You're a baaaad man Tezza.:biggrin-new::biggrin-new::biggrin-new:  It's Summer over there, remember?


----------



## terra (Jul 13, 2013)

Yeahhh !...     I know !..


----------



## That Guy (Jul 13, 2013)

It figures Lady Liberty eventually became a stripper...


----------



## Anne (Jul 13, 2013)

Ahhh well; maybe she's just tired of it all.......the country's going to hell in a handbasket, anyway.


----------



## Ozarkgal (Jul 13, 2013)

She is simply conforming to the dumbing down, lack of morality, and anything goes mantra now.

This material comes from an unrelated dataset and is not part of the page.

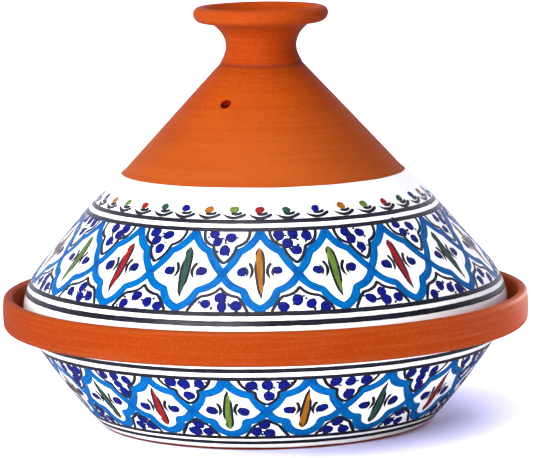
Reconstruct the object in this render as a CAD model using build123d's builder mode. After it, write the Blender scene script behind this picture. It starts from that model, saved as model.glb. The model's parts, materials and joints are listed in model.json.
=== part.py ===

Nice bod for such an old gal though!


----------



## That Guy (Jul 13, 2013)

Anne said:


> Ahhh well; maybe she's just tired of it all.......the country's going to hell in a handbasket, anyway.



Tired of it all?  Country going to hell?  Take off your clothes.  Now, that's a solution I can get behind...


----------



## That Guy (Jul 13, 2013)

Ozarkgal said:


> She is simply conforming to the dumbing down, lack of morality, and anything goes mantra now. Nice bod for such an old gal though!



Well, she is French, after all and very fashionable . . .


----------



## Anne (Jul 13, 2013)

Ozarkgal said:


> She is simply conforming to the dumbing down, lack of morality, and anything goes mantra now. Nice bod for such an old gal though!



Yeah, not bad for her age.....little thin, maybe.  :lofl:


----------